Pam: I'd like to see a machine that puts out candy for everyone... (sigh) vending machine.
Michael: That was funny! let's go do it to someone else.
Michael: These people need to be protected from having love shoved in their faces.
Dwight: It's so sexy it becomes hostile.
Dwight: I've trained my major blood vessels to retract into my body on command. Also, I can retract my penis up into itself.
Michael: I feel like a human juice box. Hawaiian Blood Punch. Type O-cean Spray.
Jim: I have a lot of work to do this afternoon. Those mines aren't going to sweep themselves.
Meredith (tearing wings off paper Cupid decoration): Now it's just a stupid baby.
Angela: What did you do? Not that I approve of any of it.
Michael: There has to be a way to get all these lonely people together.
Dwight: A net. A giant net.
Dwight: Lonely people mixing with one another? Breeding? Creating an even lonelier generation?

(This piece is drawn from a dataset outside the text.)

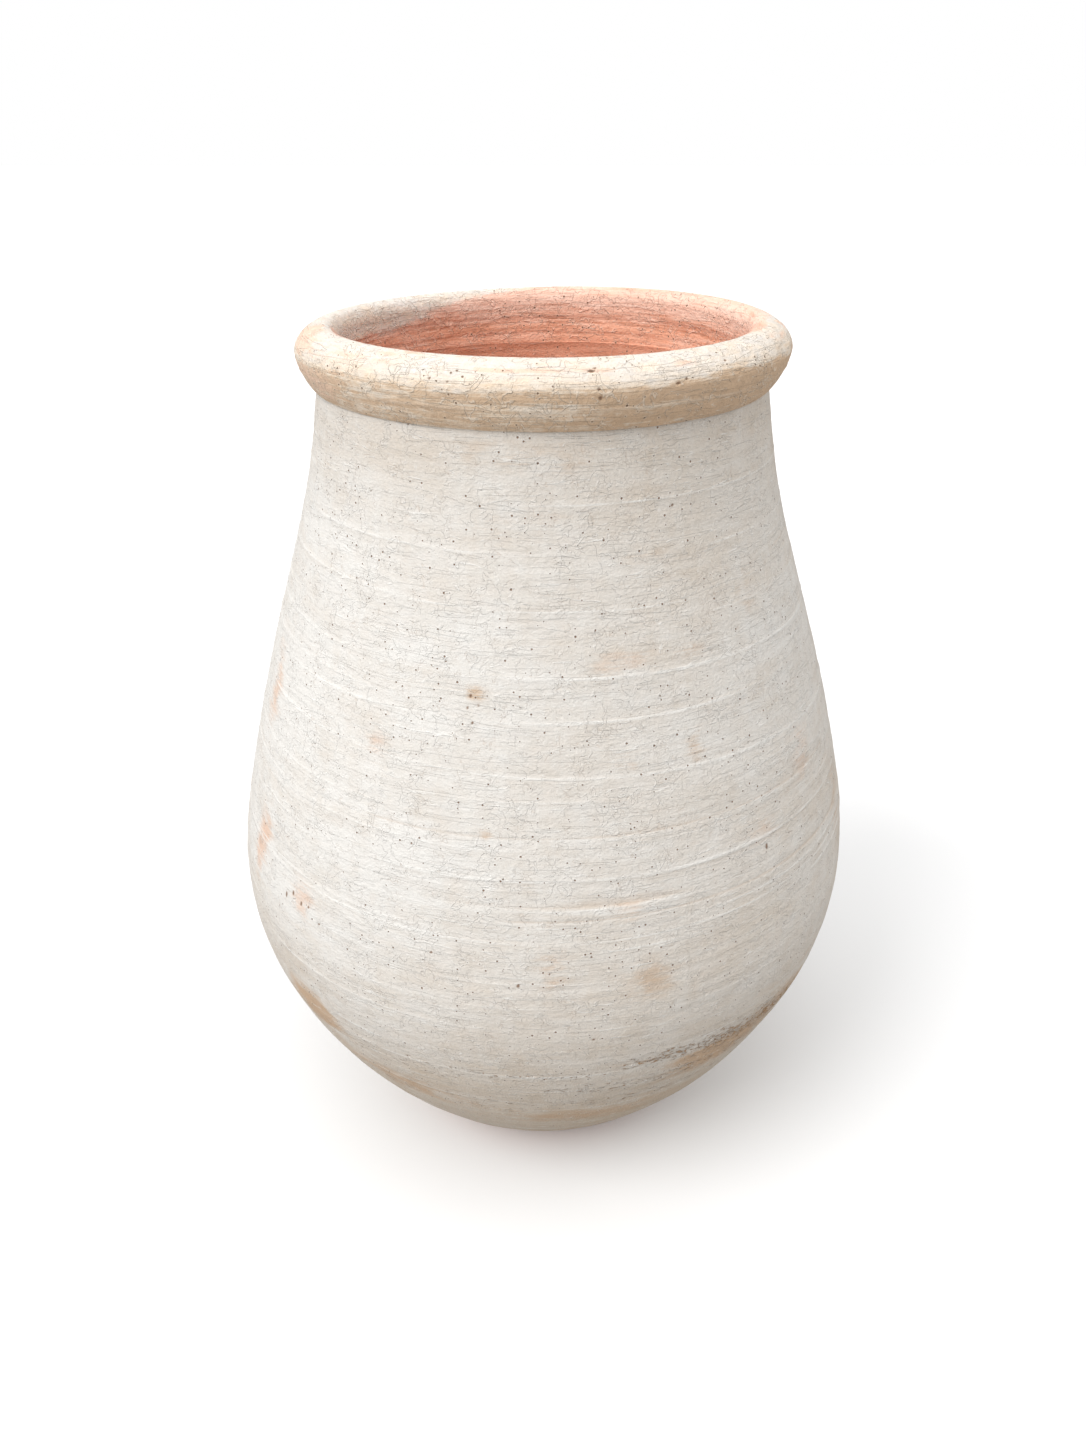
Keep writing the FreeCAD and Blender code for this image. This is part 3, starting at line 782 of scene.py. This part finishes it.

Michael: They're going to say, "I'm in love! I was hit by Cupid's sparrow!" Funny little bird, but he gets the job done.
Michael: Eric, you mentioned before that you are in tool and die repair. Meredith recently had a total hysterectomy, so that's sort of a repair.
Michael: We were lying there next to each other. I think our blood bags touched.
Kelly: Aww!
Michael: Sometimes it's not whether Cinderella gets her slipper back, but it's about the fact that the prince even picked up the slipper at all.